We all ate this cake warm right out oven. Andrew went to go get Julia from school that day because I had to babysit the cake in the oven. As soon as she walked in the door, I had a slice of cake ready and I shoved it at her and made her sit down within two seconds of dropping her backpack. Then I hovered and hopped around, there might have been some hand clapping as well, and I kept saying, 'isn't it great? what do you think? it's awesome right?'
I am the first one to compliment my own cooking, I never wait for others to do it. If I make something that's good, you'll hear about it....FROM ME. I believe in self-congratulation. Congratulate first, and then wait for secondary affirmation. If that's not forthcoming for some reason, that's the time to let people know that they're crazy, or wrong, or misinformed.
Don't ever accept anything other than congratulations when you cook, even if it sucks. You went to the effort, you deserve congratulations. Yes you do. I'm trying to train my kid to say "Thank you for the very nice dinner Mommy." Every one dinner out of 10 she remembers to do it. If she hates it, she can think it in her mind. But by gum, I want some congratulations. Or a high five. I'm not picky.
But back to midsummer cake. It was great right out of the oven, and it was great on the following three days when we ate it for breakfast. This cake is somewhat akin to a coffee cake in nature, and the fruit most definitely makes it an appropriate choice for morning. You can even put a little butter on it, that wouldn't be anything but A Good Thing when you're heating it up a little to have with breakfast. You could soft boil an egg to go with it, and have some tea, and think that it really IS some kind of special holiday, this midsummer thing.
A CAKE FOR MIDSUMMER ~via Nigel Slater's (I love you!) book 'Ripe'
Ingredients:
3/4 cup butter (175g)
1 cup minus 2 tablespoons light brown sugar (175g)

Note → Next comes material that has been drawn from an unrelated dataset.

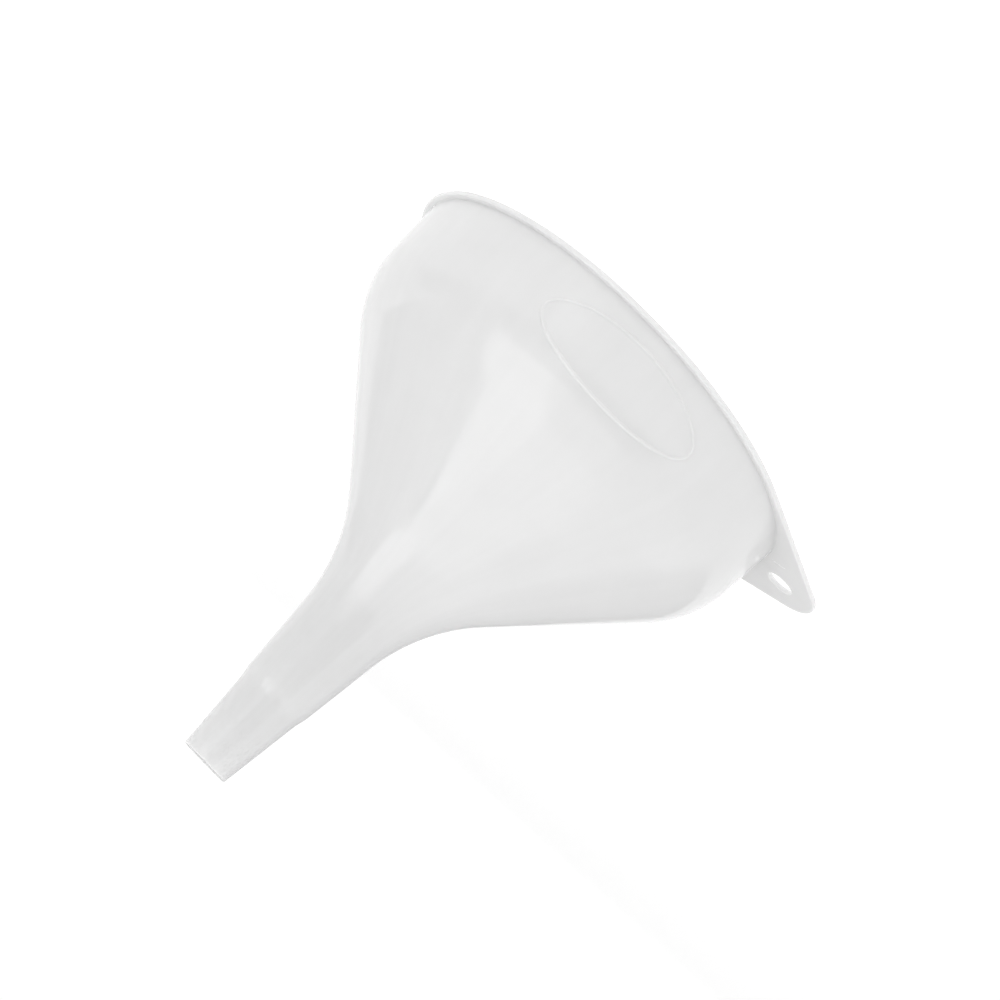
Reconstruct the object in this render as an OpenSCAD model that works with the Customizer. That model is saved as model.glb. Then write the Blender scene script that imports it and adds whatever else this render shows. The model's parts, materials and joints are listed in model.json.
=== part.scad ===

4 or 5 ripe apricots (200g)
2 eggs
1 and 1/3 cups self-rising flour (175g)
a scant cup of ground almonds (100g) ~ I used ground almond meal/flour
2 tablespoons milk
about 1 and 1/2 cups raspberries (170g)
Directions:
Line the bottom of an 8 inch springform pan with parchment paper. (I used a 9 inch round pan with high sides and greased and floured the pan.) Preheat oven to 350 degrees.
Cream butter and sugar together until pale and fluffy. Halve, pit, and coarsely chop the apricots. Beat the eggs lightly, then add to the creamed butter/sugar a little at a time, pushing the mixture down the sides of the bowl occasionally with a rubber spatula. If there is any sign of curdling, stir in a tablespoon of the flour.
Mix the flour and almonds together and fold in, with the mixer on a low speed, in 2 or 3 separate batches. Add the milk, and once it is incorporated, add the chopped apricots and the raspberries.
Scrape the mixture into the cake pan and bake for an hour and 10 minutes. (start checking at 55 minutes, just to be safe.) Test with a skewer; if it comes out relatively clean, then the cake is done. Leave the cake to cool for 10 minutes or so in the pan, then run a thin spatula or knife around the edge and slide it out onto a plate, decorating "as the fancy takes you", says Mr. Nigel.
~enough to serve 8-10.
(The cake is not overly sweet, which I liked. I thought it was plenty fine and sweet with the generous dusting of confectioner's sugar on top. But if you like your sweets really sweet, I'd throw in a 1/8 to 1/4 cup of additional sugar mixed in with the fruits.)